Material shown
========
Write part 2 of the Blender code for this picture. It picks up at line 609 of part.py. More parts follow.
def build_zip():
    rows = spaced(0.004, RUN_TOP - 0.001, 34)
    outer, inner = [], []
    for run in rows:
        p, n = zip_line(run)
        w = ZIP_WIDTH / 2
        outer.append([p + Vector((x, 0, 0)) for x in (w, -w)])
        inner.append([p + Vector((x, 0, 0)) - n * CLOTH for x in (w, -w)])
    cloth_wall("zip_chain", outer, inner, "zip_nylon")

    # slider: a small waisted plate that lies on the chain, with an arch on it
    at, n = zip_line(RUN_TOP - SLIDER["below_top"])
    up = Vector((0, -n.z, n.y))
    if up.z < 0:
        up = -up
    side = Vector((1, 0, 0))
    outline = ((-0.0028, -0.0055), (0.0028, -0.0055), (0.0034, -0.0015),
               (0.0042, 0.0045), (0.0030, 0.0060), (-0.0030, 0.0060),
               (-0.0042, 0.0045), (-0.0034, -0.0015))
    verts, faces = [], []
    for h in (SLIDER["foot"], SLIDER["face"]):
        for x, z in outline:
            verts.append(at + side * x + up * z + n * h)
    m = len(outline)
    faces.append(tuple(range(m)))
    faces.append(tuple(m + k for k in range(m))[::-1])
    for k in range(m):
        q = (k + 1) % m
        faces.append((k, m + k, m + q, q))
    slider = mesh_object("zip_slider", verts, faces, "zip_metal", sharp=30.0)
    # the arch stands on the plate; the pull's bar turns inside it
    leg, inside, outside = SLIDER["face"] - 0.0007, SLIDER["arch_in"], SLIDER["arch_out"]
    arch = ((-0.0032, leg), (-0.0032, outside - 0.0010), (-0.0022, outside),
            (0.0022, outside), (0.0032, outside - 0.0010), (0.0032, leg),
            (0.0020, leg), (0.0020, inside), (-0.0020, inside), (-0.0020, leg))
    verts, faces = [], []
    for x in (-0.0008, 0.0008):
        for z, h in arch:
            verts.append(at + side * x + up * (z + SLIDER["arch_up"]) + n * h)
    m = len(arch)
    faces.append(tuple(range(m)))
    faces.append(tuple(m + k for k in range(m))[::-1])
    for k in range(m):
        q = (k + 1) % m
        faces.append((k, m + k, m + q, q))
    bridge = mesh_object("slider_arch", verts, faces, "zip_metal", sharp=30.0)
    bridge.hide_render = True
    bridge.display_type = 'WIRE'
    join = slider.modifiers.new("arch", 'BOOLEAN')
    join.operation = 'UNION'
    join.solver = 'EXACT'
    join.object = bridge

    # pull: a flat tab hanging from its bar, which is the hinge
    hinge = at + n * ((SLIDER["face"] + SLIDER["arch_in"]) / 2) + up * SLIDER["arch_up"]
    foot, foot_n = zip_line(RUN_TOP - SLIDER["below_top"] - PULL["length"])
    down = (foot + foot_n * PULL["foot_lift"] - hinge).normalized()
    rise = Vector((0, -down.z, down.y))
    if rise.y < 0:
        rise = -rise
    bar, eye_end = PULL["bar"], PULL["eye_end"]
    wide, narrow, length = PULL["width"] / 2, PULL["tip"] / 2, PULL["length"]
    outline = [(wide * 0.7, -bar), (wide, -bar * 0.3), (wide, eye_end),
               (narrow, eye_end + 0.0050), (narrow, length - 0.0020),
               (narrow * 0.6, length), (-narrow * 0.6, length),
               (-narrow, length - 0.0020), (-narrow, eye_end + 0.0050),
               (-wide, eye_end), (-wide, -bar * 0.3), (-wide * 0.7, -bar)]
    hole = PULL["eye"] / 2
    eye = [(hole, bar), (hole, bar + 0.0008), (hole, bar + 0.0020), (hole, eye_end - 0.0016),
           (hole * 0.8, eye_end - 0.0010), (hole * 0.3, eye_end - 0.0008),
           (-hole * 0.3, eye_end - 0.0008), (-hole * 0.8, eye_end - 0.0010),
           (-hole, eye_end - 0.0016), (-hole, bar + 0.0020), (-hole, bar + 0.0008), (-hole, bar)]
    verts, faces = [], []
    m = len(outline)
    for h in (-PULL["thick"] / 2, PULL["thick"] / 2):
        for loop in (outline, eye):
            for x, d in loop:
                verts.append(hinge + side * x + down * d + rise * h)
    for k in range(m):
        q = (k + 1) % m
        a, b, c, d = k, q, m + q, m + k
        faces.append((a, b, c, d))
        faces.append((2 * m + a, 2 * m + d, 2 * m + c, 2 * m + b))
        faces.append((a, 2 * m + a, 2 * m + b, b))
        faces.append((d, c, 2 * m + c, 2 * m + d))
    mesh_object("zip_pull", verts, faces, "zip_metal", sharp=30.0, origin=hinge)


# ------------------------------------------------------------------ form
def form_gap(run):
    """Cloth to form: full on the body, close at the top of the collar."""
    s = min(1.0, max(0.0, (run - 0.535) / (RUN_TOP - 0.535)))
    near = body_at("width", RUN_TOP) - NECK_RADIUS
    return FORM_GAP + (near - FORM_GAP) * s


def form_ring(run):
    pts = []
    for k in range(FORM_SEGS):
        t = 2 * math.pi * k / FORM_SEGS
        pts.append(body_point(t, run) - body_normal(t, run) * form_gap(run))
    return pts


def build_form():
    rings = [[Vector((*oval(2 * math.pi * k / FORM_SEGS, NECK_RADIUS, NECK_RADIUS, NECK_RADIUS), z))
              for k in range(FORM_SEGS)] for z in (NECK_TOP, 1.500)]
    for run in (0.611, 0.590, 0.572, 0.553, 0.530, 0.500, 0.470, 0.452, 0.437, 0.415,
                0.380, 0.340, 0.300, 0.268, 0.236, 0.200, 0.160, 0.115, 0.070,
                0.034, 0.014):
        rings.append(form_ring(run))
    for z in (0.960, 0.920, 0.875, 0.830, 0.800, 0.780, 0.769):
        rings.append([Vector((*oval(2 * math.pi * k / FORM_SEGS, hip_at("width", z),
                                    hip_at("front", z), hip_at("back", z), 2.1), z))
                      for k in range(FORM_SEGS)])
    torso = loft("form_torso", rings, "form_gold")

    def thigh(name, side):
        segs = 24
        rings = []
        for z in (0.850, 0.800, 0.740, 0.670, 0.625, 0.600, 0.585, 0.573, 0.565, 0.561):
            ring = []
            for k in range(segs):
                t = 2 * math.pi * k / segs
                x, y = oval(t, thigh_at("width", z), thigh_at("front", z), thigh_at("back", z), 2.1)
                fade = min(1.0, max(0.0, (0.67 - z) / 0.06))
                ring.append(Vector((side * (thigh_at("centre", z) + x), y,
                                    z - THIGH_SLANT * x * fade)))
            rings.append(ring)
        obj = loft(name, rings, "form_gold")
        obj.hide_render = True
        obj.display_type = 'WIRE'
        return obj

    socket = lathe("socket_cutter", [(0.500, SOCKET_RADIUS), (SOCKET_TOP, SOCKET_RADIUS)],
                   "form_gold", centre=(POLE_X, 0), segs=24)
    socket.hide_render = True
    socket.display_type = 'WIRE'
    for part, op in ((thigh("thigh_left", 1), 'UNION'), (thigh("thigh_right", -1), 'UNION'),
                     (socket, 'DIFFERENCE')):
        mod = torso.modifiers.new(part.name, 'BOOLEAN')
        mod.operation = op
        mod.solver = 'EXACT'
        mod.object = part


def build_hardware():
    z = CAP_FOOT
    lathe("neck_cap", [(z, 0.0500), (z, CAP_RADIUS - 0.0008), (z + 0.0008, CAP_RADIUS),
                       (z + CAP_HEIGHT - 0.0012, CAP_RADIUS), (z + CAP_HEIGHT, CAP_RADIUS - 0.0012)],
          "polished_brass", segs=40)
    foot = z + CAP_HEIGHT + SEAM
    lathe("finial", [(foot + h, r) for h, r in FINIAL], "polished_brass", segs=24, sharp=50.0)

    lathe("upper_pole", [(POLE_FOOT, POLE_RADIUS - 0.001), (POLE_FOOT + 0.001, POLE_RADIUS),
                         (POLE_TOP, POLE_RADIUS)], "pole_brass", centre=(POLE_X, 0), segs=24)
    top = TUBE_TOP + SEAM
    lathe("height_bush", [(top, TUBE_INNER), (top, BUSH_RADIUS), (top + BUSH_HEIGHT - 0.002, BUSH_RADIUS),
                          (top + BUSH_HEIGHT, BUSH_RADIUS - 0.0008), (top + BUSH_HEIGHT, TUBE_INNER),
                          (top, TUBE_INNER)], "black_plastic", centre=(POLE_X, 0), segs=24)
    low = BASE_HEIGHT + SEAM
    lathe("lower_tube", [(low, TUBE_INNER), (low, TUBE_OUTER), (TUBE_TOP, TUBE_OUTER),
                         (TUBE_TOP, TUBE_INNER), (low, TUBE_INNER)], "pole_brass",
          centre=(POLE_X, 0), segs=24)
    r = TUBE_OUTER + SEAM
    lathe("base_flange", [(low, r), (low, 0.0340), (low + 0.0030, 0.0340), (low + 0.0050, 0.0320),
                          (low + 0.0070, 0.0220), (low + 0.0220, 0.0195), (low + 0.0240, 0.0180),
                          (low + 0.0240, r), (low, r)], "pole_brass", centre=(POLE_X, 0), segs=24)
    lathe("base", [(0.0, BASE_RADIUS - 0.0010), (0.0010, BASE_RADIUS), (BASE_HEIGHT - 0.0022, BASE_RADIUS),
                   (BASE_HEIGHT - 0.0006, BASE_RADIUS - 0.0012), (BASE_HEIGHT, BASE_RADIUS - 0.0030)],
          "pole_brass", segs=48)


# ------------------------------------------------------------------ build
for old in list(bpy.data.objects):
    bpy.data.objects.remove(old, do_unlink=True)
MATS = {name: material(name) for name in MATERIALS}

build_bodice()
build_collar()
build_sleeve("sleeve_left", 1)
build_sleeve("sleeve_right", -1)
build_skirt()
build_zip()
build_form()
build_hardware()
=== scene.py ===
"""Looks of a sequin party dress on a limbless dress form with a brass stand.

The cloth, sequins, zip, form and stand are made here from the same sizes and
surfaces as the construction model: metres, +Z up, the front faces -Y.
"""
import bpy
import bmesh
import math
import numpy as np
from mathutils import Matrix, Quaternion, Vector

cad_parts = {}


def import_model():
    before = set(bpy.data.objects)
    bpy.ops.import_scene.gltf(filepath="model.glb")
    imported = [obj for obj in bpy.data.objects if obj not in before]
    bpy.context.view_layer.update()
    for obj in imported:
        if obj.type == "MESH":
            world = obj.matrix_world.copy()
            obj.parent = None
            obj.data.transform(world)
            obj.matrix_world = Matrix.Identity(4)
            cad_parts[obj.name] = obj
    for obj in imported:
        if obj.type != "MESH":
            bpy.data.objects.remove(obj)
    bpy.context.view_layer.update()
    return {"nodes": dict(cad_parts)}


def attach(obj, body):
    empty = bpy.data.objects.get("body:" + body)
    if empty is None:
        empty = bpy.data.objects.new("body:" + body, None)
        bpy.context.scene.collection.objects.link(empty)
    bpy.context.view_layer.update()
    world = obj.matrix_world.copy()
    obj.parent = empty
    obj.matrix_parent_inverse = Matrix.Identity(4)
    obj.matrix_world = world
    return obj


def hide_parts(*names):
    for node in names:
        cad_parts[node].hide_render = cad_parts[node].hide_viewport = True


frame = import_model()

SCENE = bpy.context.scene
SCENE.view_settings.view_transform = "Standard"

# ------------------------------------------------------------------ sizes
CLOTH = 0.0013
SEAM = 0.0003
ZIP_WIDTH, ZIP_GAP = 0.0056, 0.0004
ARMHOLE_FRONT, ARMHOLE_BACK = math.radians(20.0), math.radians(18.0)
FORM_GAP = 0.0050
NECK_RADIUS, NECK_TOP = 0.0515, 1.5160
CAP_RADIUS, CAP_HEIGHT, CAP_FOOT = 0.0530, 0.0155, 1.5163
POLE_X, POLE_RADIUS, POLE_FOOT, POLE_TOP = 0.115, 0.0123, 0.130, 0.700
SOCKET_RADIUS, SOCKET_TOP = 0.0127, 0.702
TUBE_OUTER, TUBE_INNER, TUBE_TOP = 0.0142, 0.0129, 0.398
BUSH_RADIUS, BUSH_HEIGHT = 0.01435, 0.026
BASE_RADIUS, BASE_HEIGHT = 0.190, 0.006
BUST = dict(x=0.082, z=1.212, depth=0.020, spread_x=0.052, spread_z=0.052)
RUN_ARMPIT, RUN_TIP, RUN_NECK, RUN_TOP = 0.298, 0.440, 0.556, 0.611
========
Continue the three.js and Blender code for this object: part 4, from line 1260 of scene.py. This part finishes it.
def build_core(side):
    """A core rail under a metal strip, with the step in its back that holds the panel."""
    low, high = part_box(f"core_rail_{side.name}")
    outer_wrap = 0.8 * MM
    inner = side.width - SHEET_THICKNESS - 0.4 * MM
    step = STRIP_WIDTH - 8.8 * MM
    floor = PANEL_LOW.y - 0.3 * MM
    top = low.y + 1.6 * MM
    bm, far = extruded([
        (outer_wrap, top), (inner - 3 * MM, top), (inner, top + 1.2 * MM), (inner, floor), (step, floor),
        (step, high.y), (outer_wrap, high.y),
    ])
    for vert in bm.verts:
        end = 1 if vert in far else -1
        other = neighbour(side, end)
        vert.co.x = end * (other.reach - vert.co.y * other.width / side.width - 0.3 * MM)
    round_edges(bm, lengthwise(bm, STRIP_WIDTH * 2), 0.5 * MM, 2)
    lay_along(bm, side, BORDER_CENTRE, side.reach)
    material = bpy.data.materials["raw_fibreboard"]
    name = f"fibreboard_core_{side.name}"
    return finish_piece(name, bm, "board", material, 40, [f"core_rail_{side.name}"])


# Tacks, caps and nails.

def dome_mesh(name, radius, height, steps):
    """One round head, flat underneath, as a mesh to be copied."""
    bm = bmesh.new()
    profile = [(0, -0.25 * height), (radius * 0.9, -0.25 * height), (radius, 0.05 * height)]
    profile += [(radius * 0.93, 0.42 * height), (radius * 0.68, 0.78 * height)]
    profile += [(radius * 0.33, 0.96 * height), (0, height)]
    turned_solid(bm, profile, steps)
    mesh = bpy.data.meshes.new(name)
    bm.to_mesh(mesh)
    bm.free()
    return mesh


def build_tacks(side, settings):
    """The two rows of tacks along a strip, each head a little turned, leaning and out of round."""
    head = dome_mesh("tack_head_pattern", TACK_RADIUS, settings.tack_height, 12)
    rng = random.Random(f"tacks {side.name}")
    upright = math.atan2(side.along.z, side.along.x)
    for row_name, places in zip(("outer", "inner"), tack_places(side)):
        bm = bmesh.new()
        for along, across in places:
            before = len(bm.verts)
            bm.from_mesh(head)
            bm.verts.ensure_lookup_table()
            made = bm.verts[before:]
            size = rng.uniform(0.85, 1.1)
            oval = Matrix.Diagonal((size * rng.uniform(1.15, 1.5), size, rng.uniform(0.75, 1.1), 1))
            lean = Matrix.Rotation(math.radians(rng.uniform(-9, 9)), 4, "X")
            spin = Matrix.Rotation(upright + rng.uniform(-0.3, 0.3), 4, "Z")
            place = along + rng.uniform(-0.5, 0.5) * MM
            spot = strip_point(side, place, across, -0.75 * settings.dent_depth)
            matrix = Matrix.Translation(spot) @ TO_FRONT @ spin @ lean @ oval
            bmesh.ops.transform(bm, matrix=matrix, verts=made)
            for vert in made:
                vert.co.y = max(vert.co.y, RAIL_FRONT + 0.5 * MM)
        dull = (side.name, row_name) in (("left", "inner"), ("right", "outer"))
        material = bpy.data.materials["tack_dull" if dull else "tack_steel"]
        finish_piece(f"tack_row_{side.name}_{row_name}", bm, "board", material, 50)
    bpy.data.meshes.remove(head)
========
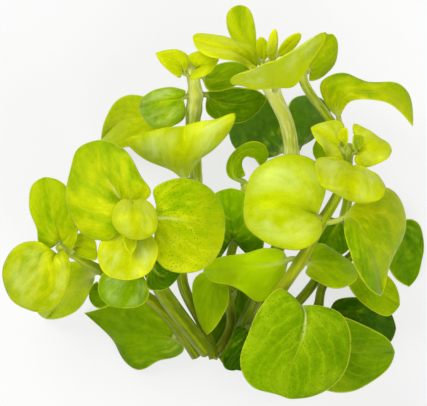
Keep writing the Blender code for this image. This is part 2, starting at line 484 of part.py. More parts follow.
========
Task requirements
From the line containing "build_bodice()" down to the line containing "cad_parts[node].hide_render = cad_parts[node].hide_viewport" in the material above, reproduce every line exactly, including the two end lines.

Output for this task
build_bodice()
build_collar()
build_sleeve("sleeve_left", 1)
build_sleeve("sleeve_right", -1)
build_skirt()
build_zip()
build_form()
build_hardware()
=== scene.py ===
"""Looks of a sequin party dress on a limbless dress form with a brass stand.

The cloth, sequins, zip, form and stand are made here from the same sizes and
surfaces as the construction model: metres, +Z up, the front faces -Y.
"""
import bpy
import bmesh
import math
import numpy as np
from mathutils import Matrix, Quaternion, Vector

cad_parts = {}


def import_model():
    before = set(bpy.data.objects)
    bpy.ops.import_scene.gltf(filepath="model.glb")
    imported = [obj for obj in bpy.data.objects if obj not in before]
    bpy.context.view_layer.update()
    for obj in imported:
        if obj.type == "MESH":
            world = obj.matrix_world.copy()
            obj.parent = None
            obj.data.transform(world)
            obj.matrix_world = Matrix.Identity(4)
            cad_parts[obj.name] = obj
    for obj in imported:
        if obj.type != "MESH":
            bpy.data.objects.remove(obj)
    bpy.context.view_layer.update()
    return {"nodes": dict(cad_parts)}


def attach(obj, body):
    empty = bpy.data.objects.get("body:" + body)
    if empty is None:
        empty = bpy.data.objects.new("body:" + body, None)
        bpy.context.scene.collection.objects.link(empty)
    bpy.context.view_layer.update()
    world = obj.matrix_world.copy()
    obj.parent = empty
    obj.matrix_parent_inverse = Matrix.Identity(4)
    obj.matrix_world = world
    return obj


def hide_parts(*names):
    for node in names:
        cad_parts[node].hide_render = cad_parts[node].hide_viewport = True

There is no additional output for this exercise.